Figura 27 (arquivo pessoal): adenocarcinoma
Tumores benignos:

Figura 28 (arquivo pessoal): GIST

Figuras 29 e 30 (arquivo pessoal): tumor miofibroblástico inflamatório ulcerado
Síndromes disabsortivas refratárias:
A CE pode ser indicada para casos de doença celíaca refratária, não só para avaliação da mucosa em toda extensão, mas para avaliação de complicações como linfoma e adenocarcinoma do delgado. Também pode auxiliar no diagnóstico diferencial, de outras síndromes disabsortivas como a Doença de Whipple, a doença linfoproliferativa do intestino delgado (IPSID) e a macroglobulinemia de Waldenstron.

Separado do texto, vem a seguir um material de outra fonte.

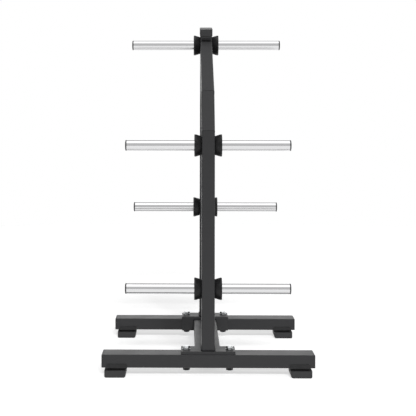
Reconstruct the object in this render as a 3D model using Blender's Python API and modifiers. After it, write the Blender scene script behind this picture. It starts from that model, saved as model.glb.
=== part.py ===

Figura 31: macroglobulinemia de Waldenstron
Referências :
1 – Mishkin DS, et al. Technology Assessment Committee, American Society for Gastrointestinal.Endoscopy. ASGE Technology Status Evaluation Report: wireless capsule endoscopy. Gastrointest Endosc. 2006 Apr;63(4):539-45.
2 – Mizutani Y, et al. Specific characteristics of hemorrhagic Meckel’s diverticulum at double-balloon endoscopy. Endosc Int Open. 2017 Jan;5(1):E35-E40.
3 – Paredes A, Esberard BC. Doença de Crohn do intestino delgado. In: Averbach M. SOBED – Tratado Ilustrado de Endoscopia Digestiva. 2024. Thieme Revinter. Cap. 54.
4 – Rondonotti E, et al. Small-bowel capsule endoscopy and device-assisted enteroscopy for diagnosis and treatment of small-bowel disorders: European Society of Gastrointestinal Endoscopy (ESGE) Technical Review. Endoscopy. 2018 Apr;50(4):423-446.
5 – Rosa, B.,et al. Scoring systems in clinical small-bowel capsule endoscopy: all you need to know! Endoscopy International Open. 2021; 9(6):C6.
6 – Sidhu Reena et al. Small-bowel endoscopy curriculum. Endoscopy 2020; 52
7 – Spada Cristiano et al. Small-bowel endoscopy: ESGE performance measures. Endoscopy 2019; 51.
8 – Van Leerdam M et al.ESGE – Endoscopic management of polyposis syndromes. Endoscopy2019;51:877–95.
9 – Yamamoto H et al.Clinical Guidelines for diagnosis and management of PJS in children and adults. Digestion 2023; 104 (5):335-47.